**Exercise requirements:**
Could you write out the opening lines of the data, word for word, stopping after the line that contains "corner_r = 20; // [18:0.5:24]"?

[Begin Recorded data]

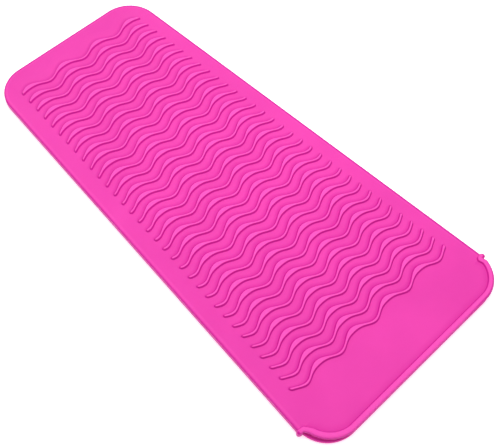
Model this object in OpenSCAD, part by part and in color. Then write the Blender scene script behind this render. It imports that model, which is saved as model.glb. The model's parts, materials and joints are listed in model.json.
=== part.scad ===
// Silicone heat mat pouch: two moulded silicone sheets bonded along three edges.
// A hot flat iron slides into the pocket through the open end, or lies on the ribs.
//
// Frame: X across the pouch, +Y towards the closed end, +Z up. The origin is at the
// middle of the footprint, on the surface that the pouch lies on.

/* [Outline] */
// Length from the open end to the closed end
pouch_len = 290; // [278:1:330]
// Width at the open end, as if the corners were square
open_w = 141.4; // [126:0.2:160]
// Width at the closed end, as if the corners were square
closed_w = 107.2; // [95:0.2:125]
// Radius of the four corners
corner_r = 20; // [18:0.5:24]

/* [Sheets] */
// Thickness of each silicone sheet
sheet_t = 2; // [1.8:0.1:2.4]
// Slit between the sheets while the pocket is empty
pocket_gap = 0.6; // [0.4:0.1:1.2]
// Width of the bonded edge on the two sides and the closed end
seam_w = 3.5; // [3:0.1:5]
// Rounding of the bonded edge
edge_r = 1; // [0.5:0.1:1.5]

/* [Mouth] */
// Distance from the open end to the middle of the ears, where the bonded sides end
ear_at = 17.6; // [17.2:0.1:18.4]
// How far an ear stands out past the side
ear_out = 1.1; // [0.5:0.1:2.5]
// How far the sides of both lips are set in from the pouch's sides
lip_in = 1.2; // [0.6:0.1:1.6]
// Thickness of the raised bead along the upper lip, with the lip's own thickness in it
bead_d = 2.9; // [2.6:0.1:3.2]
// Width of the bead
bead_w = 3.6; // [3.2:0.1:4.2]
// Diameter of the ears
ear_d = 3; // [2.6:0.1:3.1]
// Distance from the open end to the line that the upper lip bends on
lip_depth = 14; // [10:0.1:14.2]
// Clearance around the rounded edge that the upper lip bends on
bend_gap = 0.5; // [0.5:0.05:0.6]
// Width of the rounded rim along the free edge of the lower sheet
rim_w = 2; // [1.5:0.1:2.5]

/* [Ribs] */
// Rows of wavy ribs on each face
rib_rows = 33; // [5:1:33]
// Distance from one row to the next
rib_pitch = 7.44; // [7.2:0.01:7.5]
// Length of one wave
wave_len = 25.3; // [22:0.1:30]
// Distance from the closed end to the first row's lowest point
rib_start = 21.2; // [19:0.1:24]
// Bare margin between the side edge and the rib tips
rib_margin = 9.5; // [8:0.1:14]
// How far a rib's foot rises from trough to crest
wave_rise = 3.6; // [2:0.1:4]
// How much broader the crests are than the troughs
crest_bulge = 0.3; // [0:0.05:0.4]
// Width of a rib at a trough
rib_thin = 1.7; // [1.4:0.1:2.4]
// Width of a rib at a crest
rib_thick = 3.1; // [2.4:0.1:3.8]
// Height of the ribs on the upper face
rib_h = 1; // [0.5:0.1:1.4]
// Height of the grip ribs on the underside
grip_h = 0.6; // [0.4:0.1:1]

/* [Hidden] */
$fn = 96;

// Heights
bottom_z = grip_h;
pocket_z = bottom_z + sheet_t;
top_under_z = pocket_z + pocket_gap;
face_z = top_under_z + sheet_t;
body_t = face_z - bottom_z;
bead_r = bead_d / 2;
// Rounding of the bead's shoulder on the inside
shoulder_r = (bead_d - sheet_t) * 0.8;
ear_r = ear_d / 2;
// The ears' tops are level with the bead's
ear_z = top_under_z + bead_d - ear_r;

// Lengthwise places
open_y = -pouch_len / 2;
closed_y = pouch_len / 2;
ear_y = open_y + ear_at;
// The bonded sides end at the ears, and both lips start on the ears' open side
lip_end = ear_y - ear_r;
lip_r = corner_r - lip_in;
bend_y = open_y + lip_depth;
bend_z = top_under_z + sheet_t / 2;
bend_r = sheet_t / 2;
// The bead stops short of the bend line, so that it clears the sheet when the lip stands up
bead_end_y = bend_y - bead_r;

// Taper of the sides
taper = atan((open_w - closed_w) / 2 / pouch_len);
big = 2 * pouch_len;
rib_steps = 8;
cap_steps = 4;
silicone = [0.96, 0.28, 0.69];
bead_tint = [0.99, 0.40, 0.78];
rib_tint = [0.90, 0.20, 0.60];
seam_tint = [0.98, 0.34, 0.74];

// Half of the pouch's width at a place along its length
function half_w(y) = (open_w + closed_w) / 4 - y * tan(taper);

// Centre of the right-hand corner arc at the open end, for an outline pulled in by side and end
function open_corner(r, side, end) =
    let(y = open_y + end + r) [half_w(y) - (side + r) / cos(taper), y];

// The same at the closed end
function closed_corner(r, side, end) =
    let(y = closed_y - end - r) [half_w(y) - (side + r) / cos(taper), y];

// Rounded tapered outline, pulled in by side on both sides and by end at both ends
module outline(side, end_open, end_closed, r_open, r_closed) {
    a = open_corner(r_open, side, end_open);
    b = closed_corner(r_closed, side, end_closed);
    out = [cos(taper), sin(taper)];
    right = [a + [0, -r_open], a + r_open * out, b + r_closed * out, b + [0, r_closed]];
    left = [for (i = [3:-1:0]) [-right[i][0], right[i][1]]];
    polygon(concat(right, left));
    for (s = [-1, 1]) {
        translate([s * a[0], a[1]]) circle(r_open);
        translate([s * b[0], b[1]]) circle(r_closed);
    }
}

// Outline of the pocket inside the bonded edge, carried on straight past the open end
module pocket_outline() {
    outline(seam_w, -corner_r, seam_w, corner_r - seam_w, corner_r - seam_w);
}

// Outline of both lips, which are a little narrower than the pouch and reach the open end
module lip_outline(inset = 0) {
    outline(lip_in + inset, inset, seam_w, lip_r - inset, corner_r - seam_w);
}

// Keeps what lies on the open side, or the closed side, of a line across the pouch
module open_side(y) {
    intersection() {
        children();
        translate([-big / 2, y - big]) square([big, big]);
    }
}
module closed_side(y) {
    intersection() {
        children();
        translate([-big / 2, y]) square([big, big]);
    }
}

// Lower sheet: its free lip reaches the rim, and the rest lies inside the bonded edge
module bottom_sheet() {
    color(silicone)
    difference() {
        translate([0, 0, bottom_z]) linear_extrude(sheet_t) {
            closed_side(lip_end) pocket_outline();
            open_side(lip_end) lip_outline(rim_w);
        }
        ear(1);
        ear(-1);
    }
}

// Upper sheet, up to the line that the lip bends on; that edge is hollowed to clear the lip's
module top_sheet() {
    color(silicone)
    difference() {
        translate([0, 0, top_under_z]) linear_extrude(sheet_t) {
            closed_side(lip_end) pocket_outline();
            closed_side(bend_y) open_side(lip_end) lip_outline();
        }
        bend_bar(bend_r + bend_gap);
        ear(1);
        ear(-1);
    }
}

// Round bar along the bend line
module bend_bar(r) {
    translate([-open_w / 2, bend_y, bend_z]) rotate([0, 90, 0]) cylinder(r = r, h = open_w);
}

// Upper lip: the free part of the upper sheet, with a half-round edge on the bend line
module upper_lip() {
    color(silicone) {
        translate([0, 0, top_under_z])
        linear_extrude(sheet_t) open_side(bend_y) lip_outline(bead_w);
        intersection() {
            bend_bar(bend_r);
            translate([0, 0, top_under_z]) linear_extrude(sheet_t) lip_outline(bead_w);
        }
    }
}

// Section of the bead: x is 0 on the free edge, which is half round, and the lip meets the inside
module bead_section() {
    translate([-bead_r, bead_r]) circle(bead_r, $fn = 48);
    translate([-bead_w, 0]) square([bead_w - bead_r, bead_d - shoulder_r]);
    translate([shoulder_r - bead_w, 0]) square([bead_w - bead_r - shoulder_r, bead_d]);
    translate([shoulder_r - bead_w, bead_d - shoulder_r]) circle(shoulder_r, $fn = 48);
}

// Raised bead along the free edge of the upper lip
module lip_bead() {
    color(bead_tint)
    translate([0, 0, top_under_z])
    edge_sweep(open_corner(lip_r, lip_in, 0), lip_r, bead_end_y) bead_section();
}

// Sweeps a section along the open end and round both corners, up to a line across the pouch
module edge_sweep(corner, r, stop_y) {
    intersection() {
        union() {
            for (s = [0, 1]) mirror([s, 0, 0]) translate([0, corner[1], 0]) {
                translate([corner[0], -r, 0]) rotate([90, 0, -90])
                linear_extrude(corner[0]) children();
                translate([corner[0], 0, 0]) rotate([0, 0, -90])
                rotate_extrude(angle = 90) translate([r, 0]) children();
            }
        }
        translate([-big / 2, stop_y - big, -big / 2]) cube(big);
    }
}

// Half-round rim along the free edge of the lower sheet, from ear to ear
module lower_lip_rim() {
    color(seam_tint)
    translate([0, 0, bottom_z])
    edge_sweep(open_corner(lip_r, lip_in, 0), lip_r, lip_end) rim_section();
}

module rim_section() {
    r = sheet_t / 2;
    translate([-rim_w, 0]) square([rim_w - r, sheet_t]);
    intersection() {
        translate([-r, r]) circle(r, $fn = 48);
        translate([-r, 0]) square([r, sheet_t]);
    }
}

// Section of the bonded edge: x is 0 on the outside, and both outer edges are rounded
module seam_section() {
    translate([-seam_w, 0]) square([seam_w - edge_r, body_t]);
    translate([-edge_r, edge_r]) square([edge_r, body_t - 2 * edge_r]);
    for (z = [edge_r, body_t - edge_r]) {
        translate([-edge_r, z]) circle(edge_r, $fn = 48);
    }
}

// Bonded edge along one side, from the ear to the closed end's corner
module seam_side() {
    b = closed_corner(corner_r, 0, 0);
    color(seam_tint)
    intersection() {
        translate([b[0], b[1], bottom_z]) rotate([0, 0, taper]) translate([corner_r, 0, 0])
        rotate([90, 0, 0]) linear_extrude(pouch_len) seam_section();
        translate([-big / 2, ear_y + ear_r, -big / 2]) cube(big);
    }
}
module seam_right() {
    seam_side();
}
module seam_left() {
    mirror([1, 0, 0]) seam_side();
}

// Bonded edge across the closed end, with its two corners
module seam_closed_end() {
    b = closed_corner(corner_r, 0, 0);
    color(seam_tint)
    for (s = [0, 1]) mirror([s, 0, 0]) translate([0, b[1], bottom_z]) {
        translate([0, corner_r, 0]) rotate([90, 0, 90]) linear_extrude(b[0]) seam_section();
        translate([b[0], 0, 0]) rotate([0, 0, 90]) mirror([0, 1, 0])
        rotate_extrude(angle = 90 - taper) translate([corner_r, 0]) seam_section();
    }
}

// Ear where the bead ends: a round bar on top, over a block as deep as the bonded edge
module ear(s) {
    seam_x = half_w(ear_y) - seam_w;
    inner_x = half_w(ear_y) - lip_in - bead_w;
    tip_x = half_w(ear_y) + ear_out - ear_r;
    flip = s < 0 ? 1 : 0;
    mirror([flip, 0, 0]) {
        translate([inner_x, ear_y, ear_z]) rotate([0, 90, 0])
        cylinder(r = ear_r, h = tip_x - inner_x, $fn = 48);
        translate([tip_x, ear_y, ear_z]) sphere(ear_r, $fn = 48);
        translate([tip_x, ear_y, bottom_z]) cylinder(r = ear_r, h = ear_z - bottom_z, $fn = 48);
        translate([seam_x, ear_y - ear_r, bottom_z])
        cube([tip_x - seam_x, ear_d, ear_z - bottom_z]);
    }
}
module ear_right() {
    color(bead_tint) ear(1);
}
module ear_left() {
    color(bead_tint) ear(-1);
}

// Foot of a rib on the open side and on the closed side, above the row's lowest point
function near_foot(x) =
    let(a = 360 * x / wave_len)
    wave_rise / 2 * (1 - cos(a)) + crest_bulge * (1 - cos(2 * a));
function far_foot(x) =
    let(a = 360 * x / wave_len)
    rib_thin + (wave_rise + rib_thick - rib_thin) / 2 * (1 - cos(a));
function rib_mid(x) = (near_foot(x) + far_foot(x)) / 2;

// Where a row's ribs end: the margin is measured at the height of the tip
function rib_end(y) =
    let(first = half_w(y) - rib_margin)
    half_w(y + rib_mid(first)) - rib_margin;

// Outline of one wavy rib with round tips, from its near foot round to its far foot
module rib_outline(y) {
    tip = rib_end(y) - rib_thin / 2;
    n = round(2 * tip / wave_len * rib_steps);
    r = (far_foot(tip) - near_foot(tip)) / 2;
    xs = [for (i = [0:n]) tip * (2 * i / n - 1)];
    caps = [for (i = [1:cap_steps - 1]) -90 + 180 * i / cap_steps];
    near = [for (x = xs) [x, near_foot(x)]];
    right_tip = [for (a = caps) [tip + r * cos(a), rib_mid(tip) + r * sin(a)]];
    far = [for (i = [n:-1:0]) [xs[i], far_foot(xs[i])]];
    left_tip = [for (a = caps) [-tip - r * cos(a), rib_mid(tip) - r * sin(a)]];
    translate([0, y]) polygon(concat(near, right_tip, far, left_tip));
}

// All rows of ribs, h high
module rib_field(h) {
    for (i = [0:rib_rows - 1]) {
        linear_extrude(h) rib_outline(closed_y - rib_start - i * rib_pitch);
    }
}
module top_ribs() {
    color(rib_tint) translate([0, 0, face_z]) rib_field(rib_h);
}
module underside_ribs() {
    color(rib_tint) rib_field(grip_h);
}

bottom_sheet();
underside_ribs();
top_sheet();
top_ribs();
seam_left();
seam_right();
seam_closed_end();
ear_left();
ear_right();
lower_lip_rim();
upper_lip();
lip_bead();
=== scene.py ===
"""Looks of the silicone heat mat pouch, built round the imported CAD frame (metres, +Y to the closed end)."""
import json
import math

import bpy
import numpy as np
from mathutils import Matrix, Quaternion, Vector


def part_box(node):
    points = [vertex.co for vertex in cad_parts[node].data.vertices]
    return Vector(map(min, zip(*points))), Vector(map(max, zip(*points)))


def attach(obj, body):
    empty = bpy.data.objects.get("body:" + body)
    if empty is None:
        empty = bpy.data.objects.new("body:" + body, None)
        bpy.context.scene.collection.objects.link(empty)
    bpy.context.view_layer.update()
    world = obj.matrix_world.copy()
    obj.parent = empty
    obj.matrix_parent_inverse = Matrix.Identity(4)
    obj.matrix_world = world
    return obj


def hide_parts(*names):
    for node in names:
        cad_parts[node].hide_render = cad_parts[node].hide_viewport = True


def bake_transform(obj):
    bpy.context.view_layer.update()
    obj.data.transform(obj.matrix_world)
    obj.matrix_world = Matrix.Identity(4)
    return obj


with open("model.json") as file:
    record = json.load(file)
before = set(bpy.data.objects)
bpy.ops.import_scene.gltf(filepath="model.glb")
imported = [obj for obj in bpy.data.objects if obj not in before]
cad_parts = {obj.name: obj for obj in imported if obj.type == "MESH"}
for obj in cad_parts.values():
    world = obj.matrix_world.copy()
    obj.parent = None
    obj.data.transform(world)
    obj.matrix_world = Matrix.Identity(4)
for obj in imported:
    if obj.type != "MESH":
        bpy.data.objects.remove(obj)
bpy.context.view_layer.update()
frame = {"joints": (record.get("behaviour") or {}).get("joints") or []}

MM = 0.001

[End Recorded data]

**Exercise response:**
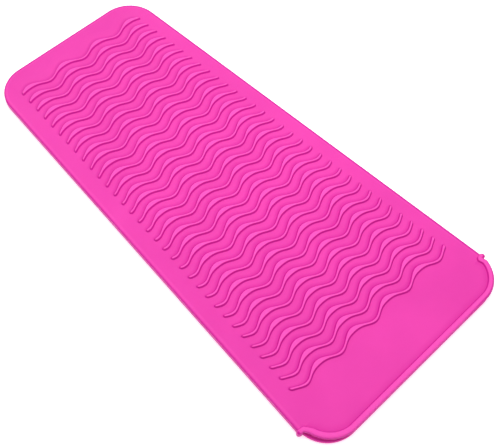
Model this object in OpenSCAD, part by part and in color. Then write the Blender scene script behind this render. It imports that model, which is saved as model.glb. The model's parts, materials and joints are listed in model.json.
=== part.scad ===
// Silicone heat mat pouch: two moulded silicone sheets bonded along three edges.
// A hot flat iron slides into the pocket through the open end, or lies on the ribs.
//
// Frame: X across the pouch, +Y towards the closed end, +Z up. The origin is at the
// middle of the footprint, on the surface that the pouch lies on.

/* [Outline] */
// Length from the open end to the closed end
pouch_len = 290; // [278:1:330]
// Width at the open end, as if the corners were square
open_w = 141.4; // [126:0.2:160]
// Width at the closed end, as if the corners were square
closed_w = 107.2; // [95:0.2:125]
// Radius of the four corners
corner_r = 20; // [18:0.5:24]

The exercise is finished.